O’Malley hocha de la tête en signe d’acquiescement.

– Elle les faisait entrer en transe, elle disait qu’il s’agissait d’atteindre notre conscience profonde, un état subliminal qui devait nous permettre d’accéder à la mémoire de nos vies antérieures.

– À l’époque, vous ne faisiez pas du tout partie de la sécurité, vous étiez un de ses étudiants, O’Malley, n’est-ce pas ?

– Oui, monsieur Gardner, j’étais effectivement un de ses étudiants, et quand le laboratoire a fermé, je n’ai jamais plus rien étudié de ma vie.

– Qu’est-ce qui vous est arrivé, O’Malley ?
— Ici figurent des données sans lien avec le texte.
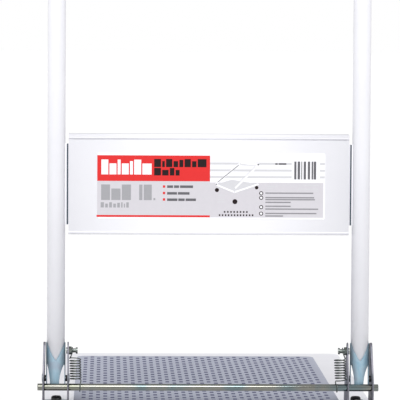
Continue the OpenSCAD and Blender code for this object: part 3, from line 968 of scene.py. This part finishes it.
@dataclass
class Label:
    """Printed vinyl label on the panel, measured from the panel's middle.

    Plain blocks stand for its words.
    """

    proud: float = 0.35
    ink: float = 0.06
    panel_lip: float = 0.9
    red: tuple[Mark, ...] = ((-158.2, 4.6, 1.3, 41.0), (-159, -46.4, 1.3, -43.6))
    pale: tuple[Mark, ...] = ((-158.2, -43.6, 1.3, 4.6), (1.3, -46.4, 162, 3.0))
    bullets: tuple[Mark, ...] = tuple((-65.3, z - 1.7, -62.0, z + 1.7) for z in (-3.0, -12.2, -21.3))
    lines: tuple[Mark, ...] = tuple(
        (start, z, end, z + 3.0) for start, end in ((1.3, 117), (157, 164)) for z in (28.4, 18.8, 9.4)
    )
    faint: tuple[Mark, ...] = (
        (82, -3.0, 97, -1.6), (82, -5.8, 91, -4.6), (133.5, -1.0, 155, 0.4), (126.5, -6.4, 155, -5.0),
        (149, -9.0, 155, -7.8), (13, -15.6, 24, -14.4), (12, -21.4, 21, -20.2), (12, -25.0, 21, -23.8),
    )
    # the step lines: lower edge and right end
    steps: tuple[Flat, ...] = (
        (-12.6, 147.8), (-19.0, 149.0), (-21.8, 150.2), (-25.7, 115.8), (-31.2, 115.8), (-35.2, 154.9),
        (-41.4, 152.5), (-45.0, 105.2),
    )
    step_start: float = 79.9
    step_tall: float = 1.8
    rings: tuple[float, ...] = (-12.0, -18.4, -31.6, -40.8)
    ring_x: float = 74.0
    white_words: tuple[Word, ...] = ((-152.4, 13.9, 21.0, (9.8, 9.8, 4.2, 9.8, 4.2, 10.0, 13.0)),)
    dark_words: tuple[Word, ...] = (
        (-77.8, 24.6, 11.4, (9.6, 3.6, 8.8, 6.4, 5.6, 8.8, 6.2, 12.4)),
        (-77.8, 12.7, 10.6, (9.6, 9.0, 6.4, 5.6)),
    )
    grey_words: tuple[Word, ...] = (
        (-152.6, -22.4, 22.0, (12.6, 13.0, 13.0)), (-98.8, -22.4, 22.0, (4.6,)),
        (-92.4, -22.4, 22.0, (11.4,)), (-78.6, -22.4, 3.0, (2.6,)),
    )
    soft_words: tuple[Word, ...] = ((-153.2, -33.0, 7.4, (4.6, 3.8, 4.0, 3.8, 3.8, 2.0, 1.6, 3.6)),)
    text_words: tuple[Word, ...] = (
        (-59.3, -4.9, 3.6, (8.4, 7.2, 18.4)), (-59.3, -14.4, 3.6, (14.0, 16.4)),
        (-59.3, -23.4, 3.6, (14.6, 9.0, 14.6)), (93.6, 28.4, 2.4, (3.4, 11.0)),
    )
    # two rows of small dark blocks: left end, lower edge, step and count
    dots: tuple[tuple[float, float, float, int], ...] = ((21.2, -39.8, 4.5, 8), (14.1, -44.4, 4.25, 12))
    dot: Flat = (2.2, 2.4)
    # upright bars: left edge and width
    bars: tuple[Flat, ...] = (
        (120.6, 3.0), (125.4, 3.4), (130.6, 1.2), (134.0, 3.2), (139.8, 3.2), (145.2, 2.2), (148.2, 3.4),
    )
    bar_z: Flat = (7.9, 33.2)
    # how much lower each block of a tall word stands, in turn
    drops: tuple[float, ...] = (0.0, 0.26, 0.0, 0.26, 0.1)

    def build(self) -> None:
        """Builds the base sheet and each ink."""
        low, high = mm_box("panel_label")
        panel_low, panel_high = mm_box("handle_panel")
        face = panel_low.y + self.panel_lip
        self._mid_z = (panel_low.z + panel_high.z) / 2
        self._front = face - self.proud
        base = bmesh.new()
        box_mesh(base, (low.x, self._front, low.z), (high.x, face, high.z))
        through = [e for e in base.edges if abs(e.verts[0].co.y - e.verts[1].co.y) > 0.1]
        round_edges(base, through, 2.0, 4)
        piece("label_base", base, Finish.WHITE_INK, "handle", ("panel_label",))
        small = tuple((self.step_start, z, end, z + self.step_tall) for z, end in self.steps)
        bars = tuple((x, self.bar_z[0], x + width, self.bar_z[1]) for x, width in self.bars)
        wide, tall = self.dot
        dots = tuple(
            (x + step * i, z, x + step * i + wide, z + tall)
            for x, z, step, count in self.dots
            for i in range(count)
        )
        for name, marks, layer, finish in (
            ("red", self.red, 1, Finish.RED_INK),
            ("pale", self.pale, 1, Finish.PALE_INK),
            ("line", self.lines, 1, Finish.LINE_INK),
            ("bullet", self.bullets, 2, Finish.RED_INK),
            ("faint", self.faint, 2, Finish.LINE_INK),
            ("small", small, 2, Finish.SMALL_INK),
            ("white", self._blocks(self.white_words), 2, Finish.WHITE_INK),
            ("mid", self._blocks(self.grey_words), 2, Finish.MID_INK),
            ("soft", self._blocks(self.soft_words), 2, Finish.MID_INK),
            ("text", self._blocks(self.text_words), 2, Finish.TEXT_INK),
            ("bar", bars, 2, Finish.TEXT_INK),
            ("dark", self._blocks(self.dark_words) + dots, 2, Finish.DARK_INK),
        ):
            self._print(f"label_{name}_print", marks, layer, finish)
        self._rings()
        self._sketch()

    def _spot(self, x: float, z: float, layer: int) -> Point:
        """A point on the label, a number of ink layers above its face."""
        return (x, self._front - layer * self.ink, self._mid_z + z)

    def _blocks(self, words: tuple[Word, ...]) -> tuple[Mark, ...]:
        """Plain blocks that stand for words.

        Args:
            words: the words.

        Returns:
            All their blocks.
        """
        marks = []
        for x, z, tall, widths in words:
            headline = tall > 5
            gap = 1.3 if not headline else 1.7 if tall == 21.0 else 1.8
            for number, width in enumerate(widths):
                drop = self.drops[number % len(self.drops)] if headline else 0.0
                marks.append((x, z, x + width, z + tall * (1 - drop)))
                x += width + gap
        return tuple(marks)

    def _print(self, name: str, marks: tuple[Mark, ...], layer: int, finish: Finish) -> None:
        """Prints blocks of one ink.

        Args:
            name: the piece's name.
            marks: the blocks.
            layer: 1 for ink on the base, 2 for ink on ink.
            finish: the ink.
        """
        bm = bmesh.new()
        for x0, z0, x1, z1 in marks:
            box_mesh(bm, self._spot(x0, z0, layer), self._spot(x1, z1, 0))
        piece(name, bm, finish, "handle")

    def _rings(self) -> None:
        """Small step circles, dark rings with a white middle."""
        for name, radius, layer, finish in (
            ("label_ring_print", 2.9, 2, Finish.DARK_INK),
            ("label_ring_middle_print", 1.7, 3, Finish.WHITE_INK),
        ):
            bm = bmesh.new()
            for z in self.rings:
                rod_mesh(bm, self._spot(self.ring_x, z, 0), self._spot(self.ring_x, z, layer), radius, 0, 20)
            piece(name, bm, finish, "handle")

    def _stroke(self, bm: Mesh, start: Flat, end: Flat, thick: float) -> None:
        """Adds one straight stroke of three ink layers.

        Args:
            bm: the mesh it joins.
            start: one end.
            end: the other end.
            thick: its width.
        """
        layers = 3
        run = Vector((end[0] - start[0], 0, end[1] - start[1]))
        place = Matrix.Translation(self._spot((start[0] + end[0]) / 2, (start[1] + end[1]) / 2, layers / 2))
        turn = Matrix.Rotation(-math.atan2(run.z, run.x), 4, "Y")
        size = Matrix.Diagonal((run.length, layers * self.ink, thick, 1))
        bmesh.ops.create_cube(bm, size=1, matrix=place @ turn @ size)

    def _sketch(self) -> None:
        """A small line drawing of a generic cart: deck, white rails and handle, three wheels."""
        left, far, right, near = (9.3, 0.3), (32.0, 7.0), (70.0, 1.0), (36.0, -10.6)
        top_left, top_right = (44.0, 30.6), (70.6, 29.0)
        white_lines = (
            (left, near), (near, right), (left, top_left), (top_left, top_right), (top_right, (37.0, -5.0))
        )
        grey_lines = (
            ((12.0, 3.4), (42.0, 28.0)), ((46.0, 28.2), (66.0, 27.0)), ((65.0, 26.0), (40.0, 1.0)),
            ((10.0, -3.6), (34.0, -13.4)), ((38.0, -13.4), (68.0, -2.0)),
        )
        deck = bmesh.new()
        corners = [self._spot(x, z, 0) for x, z in (left, far, right, near)]
        outline_mesh(deck, corners, {}, (0, -2 * self.ink, 0))
        piece("label_sketch_deck", deck, Finish.LINE_INK, "handle")
        for name, lines, thick, finish in (
            ("label_sketch_shade", grey_lines, 0.8, Finish.LINE_INK),
            ("label_sketch_frame", white_lines, 2.6, Finish.WHITE_INK),
        ):
            bm = bmesh.new()
            for start, end in lines:
                self._stroke(bm, start, end, thick)
            piece(name, bm, finish, "handle")
        wheels = bmesh.new()
        for x, z, radius in ((11.2, -7.6, 2.9), (67.4, -4.0, 2.5), (36.8, -24.0, 3.5)):
            rod_mesh(wheels, self._spot(x, z, 0), self._spot(x, z, 4), radius, 0, 20)
        piece("label_sketch_wheels", wheels, Finish.DARK_INK, "handle")


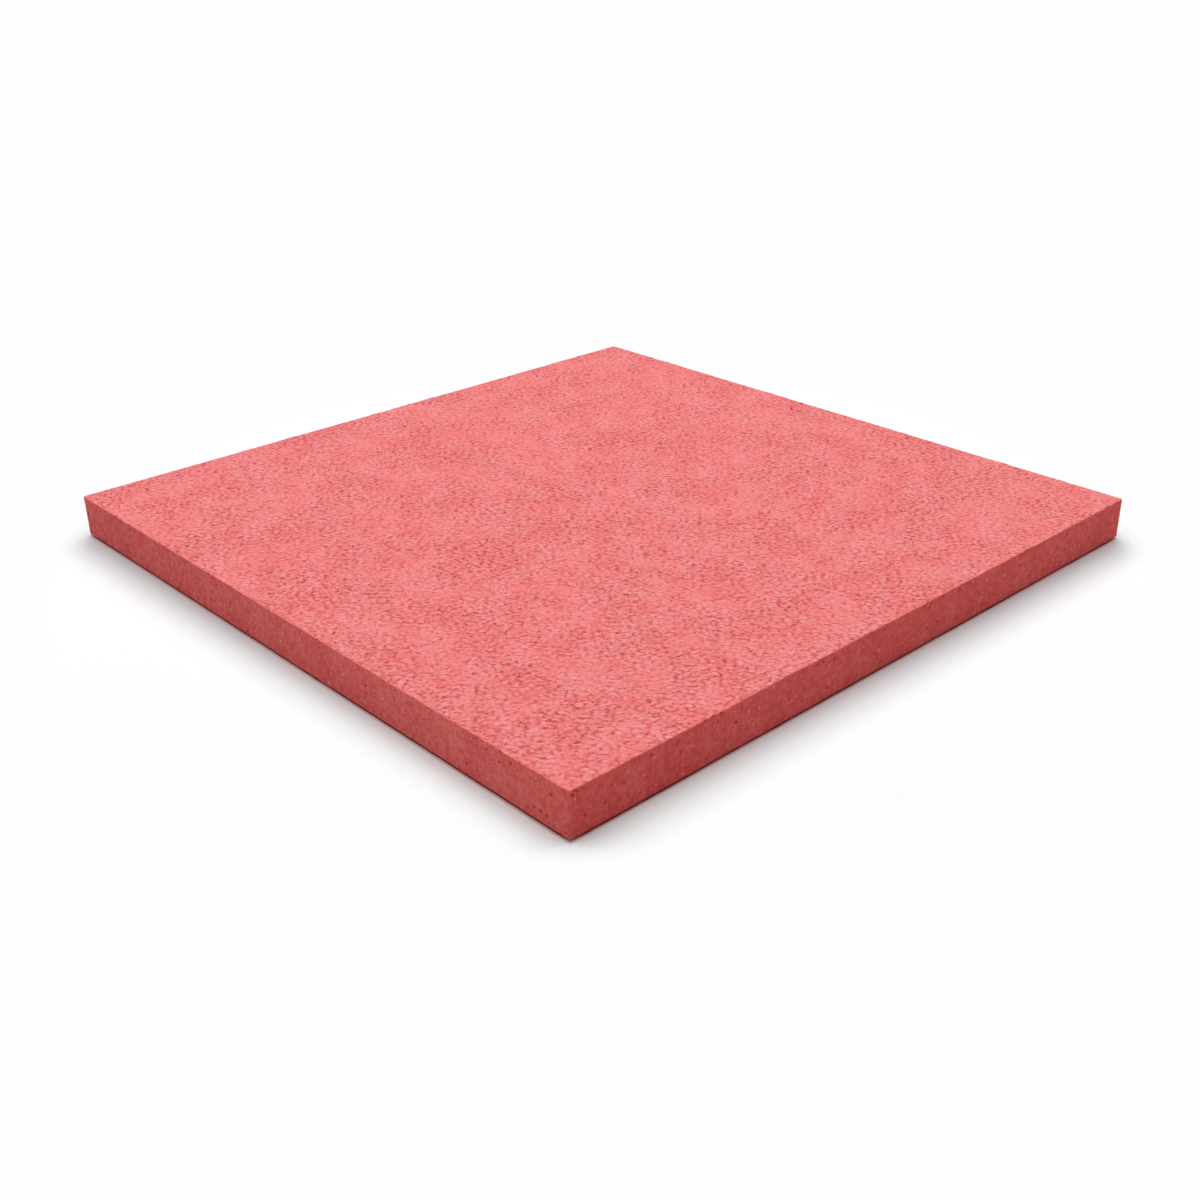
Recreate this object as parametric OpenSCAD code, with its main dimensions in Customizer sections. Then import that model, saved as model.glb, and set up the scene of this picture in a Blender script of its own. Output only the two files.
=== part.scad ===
// Flat pillar cap: one slab of cast concrete, square in plan, bedded in mortar on top
// of a masonry pillar. Its edges overhang the pillar, and a drip groove runs round the
// underside, so that rain falls off the overhang before it reaches the masonry.
// The origin is the centre of the underside, +Z is up and the front side faces -Y.

/* [Slab] */
// Width of the cap, along X
cap_w = 600; // [400:10:750]
// Depth of the cap, along Y
cap_d = 600; // [400:10:750]
// Thickness, from the bedding face up to the top face
cap_t = 35; // [25:1:75]

/* [Arrises] */
// Chamfer on the four upright corner edges
corner_arris = 1.5; // [0.5:0.1:5]
// Chamfer on the four edges round the top face
top_arris = 0.6; // [0.2:0.1:3]
// Chamfer on the four edges round the underside
under_arris = 2; // [0.5:0.1:5]

/* [Drip groove] */
// Radius of the half-round groove, which is also its depth
groove_r = 5; // [3:0.5:8]
// Distance from a side of the cap to the middle of the groove
groove_inset = 30; // [15:1:60]

/* [Hidden] */

cap_colour = [0.86, 0.43, 0.43];
// Facets of a true round
round_fn = 64;
// How far a cutting solid runs past the face that it cuts
overrun = 1;
// Half-lengths of the rectangle that the middle of the groove follows
groove_half_w = cap_w / 2 - groove_inset;
groove_half_d = cap_d / 2 - groove_inset;

// A w by h rectangle from y = 0 up, centred on x = 0, with 45 degree chamfers on its
// lower and upper corners
module chamfered_outline(w, h, lower, upper) {
    polygon([
        [-w / 2 + lower, 0], [w / 2 - lower, 0],
        [w / 2, lower], [w / 2, h - upper],
        [w / 2 - upper, h], [-w / 2 + upper, h],
        [-w / 2, h - upper], [-w / 2, lower]
    ]);
}

// The slab with all its arrises: what the plan, the front elevation and the side
// elevation have in common
module slab() {
    intersection() {
        linear_extrude(cap_t)
            translate([0, -cap_d / 2])
                chamfered_outline(cap_w, cap_d, corner_arris, corner_arris);
        rotate([90, 0, 0])
            linear_extrude(cap_d + 2 * overrun, center = true)
                chamfered_outline(cap_w, cap_t, under_arris, top_arris);
        rotate([90, 0, 90])
            linear_extrude(cap_w + 2 * overrun, center = true)
                chamfered_outline(cap_d, cap_t, under_arris, top_arris);
    }
}

// Round bars of the given length along X, in the middle of the front and back grooves
module bars_along_x(length) {
    for (y = [-groove_half_d, groove_half_d])
        translate([0, y, 0])
            rotate([0, 90, 0])
                cylinder(r = groove_r, h = length, center = true, $fn = round_fn);
}

// The same along Y, in the middle of the left and right grooves
module bars_along_y(length) {
    for (x = [-groove_half_w, groove_half_w])
        translate([x, 0, 0])
            rotate([90, 0, 0])
                cylinder(r = groove_r, h = length, center = true, $fn = round_fn);
}

// The groove all the way round. Each straight run stops at the middle of its corners,
// and what two crossing bars have in common closes the corner with a mitre.
module drip_groove() {
    bars_along_x(2 * groove_half_w);
    bars_along_y(2 * groove_half_d);
    intersection() {
        bars_along_x(cap_w);
        bars_along_y(cap_d);
    }
}

module pillar_cap() {
    color(cap_colour)
        difference() {
            slab();
            drip_groove();
        }
}

pillar_cap();
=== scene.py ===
# %% [markdown]
# # A flat pillar cap of red concrete
#
# The real object is one slab, cast in a mould. It has a pebbled top, four smooth cast
# sides and a plain underside with a drip groove. Its shape and sizes come from a packed
# CAD model. This lesson gives that model its real surface: relief in the mesh, finer
# relief and colour in procedural materials, and a soft studio around it.

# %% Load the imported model
import math

import bpy
import numpy as np
from mathutils import Matrix, Vector


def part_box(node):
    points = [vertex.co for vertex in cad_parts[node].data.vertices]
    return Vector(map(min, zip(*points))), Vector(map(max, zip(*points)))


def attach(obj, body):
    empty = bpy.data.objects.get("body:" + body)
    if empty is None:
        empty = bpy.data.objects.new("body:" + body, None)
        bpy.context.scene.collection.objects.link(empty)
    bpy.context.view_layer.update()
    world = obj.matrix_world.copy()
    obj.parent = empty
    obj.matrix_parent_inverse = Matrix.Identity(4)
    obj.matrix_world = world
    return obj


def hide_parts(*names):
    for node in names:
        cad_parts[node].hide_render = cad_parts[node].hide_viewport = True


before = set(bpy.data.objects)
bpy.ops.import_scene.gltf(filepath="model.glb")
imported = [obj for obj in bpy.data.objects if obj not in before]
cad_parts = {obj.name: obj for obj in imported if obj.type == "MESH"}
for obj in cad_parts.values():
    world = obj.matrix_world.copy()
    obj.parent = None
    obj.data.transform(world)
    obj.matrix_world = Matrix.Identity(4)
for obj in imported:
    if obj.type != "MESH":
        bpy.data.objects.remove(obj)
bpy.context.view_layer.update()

CAD_NODE = "pillar_cap"
MM = 0.001
low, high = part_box(CAD_NODE)
WIDTH, DEPTH, THICKNESS = high - low
print(f"cap: {WIDTH / MM:.0f} x {DEPTH / MM:.0f} x {THICKNESS / MM:.0f} mm")

# %% [markdown]
# ## The camera
#
# A slab this flat is best shown corner on, from a little above, so that the top and two
# sides are seen at once. The camera is placed as on a turntable: it turns by an azimuth,
# tilts by an elevation, stands back, and then slides in its own plane to frame the cap.

# %% Place the camera
CAMERA_AZIMUTH = math.radians(-43.47)
CAMERA_ELEVATION = math.radians(26.58)
CAMERA_ROLL = math.radians(-0.45)
CAMERA_DISTANCE = 2.0 * WIDTH
CAMERA_SLIDE = Vector((0.0343 * WIDTH, -0.0874 * WIDTH, 0.0))
LENS_MM = 43.6
SENSOR_MM = 36.0
FRAMING_SHIFT = -0.02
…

– La deuxième année, elle nous injectait des produits dans les veines, c’était pour provoquer les « phénomènes ». À la troisième piqûre que la vieille nous a faite, Coralie et moi nous nous sommes souvenus de tout. Vous êtes prêt à entendre quelque chose de vraiment terrible, monsieur Gardner ? Alors, écoutez bien ! En 1807, nous vivions avec ma femme à Chicago, j’étais un bon marchand de tonneaux, jusqu’à ce que Coralie tue notre fille. La petite avait un an quand elle l’a étouffée dans ses langes. J’aimais mon épouse, mais elle était atteinte d’une maladie qui détruit les cellules du cerveau. Les premiers symptômes ne sont que des colères passagères, mais cinq ans plus tard, ceux qui en sont atteints sombrent dans une folie irréversible.

Coralie a été pendue à un gibet. Vous n’avez pas idée de ce que l’on souffre quand le bourreau ne vous fait pas la grâce de serrer le nœud pour qu’il vous brise les vertèbres. Je l’ai vue se balancer au bout de sa corde, ses larmes me suppliaient d’abréger ses souffrances. J’aurais voulu tuer de mes mains tous ces salauds de badauds qui la regardaient mourir, et j’étais impuissant au milieu de la foule. Elle a recommencé en 1843, je ne l’avais pas reconnue et elle non plus, sinon peut-être qu’on ne se serait pas aimés comme on s’aimait. Une passion comme ça n’existe plus de nos jours, monsieur Gardner. Tout a encore recommencé en 1902 et la vieille m’a dit qu’il en serait ainsi et ainsi à chaque fois. Peu importe que ma femme porte un autre nom ou un autre visage, elle était toujours la même âme, avec sa part de folie qui reviendrait nous hanter. Le seul moyen pour que nos souffrances cessent à jamais était que l’un de nous deux renonce à aimer l’autre de son vivant. À défaut que l’un trahisse le sentiment qui le liait à l’autre, chaque vie nouvelle nous réunirait et reproduirait la même histoire, la même souffrance.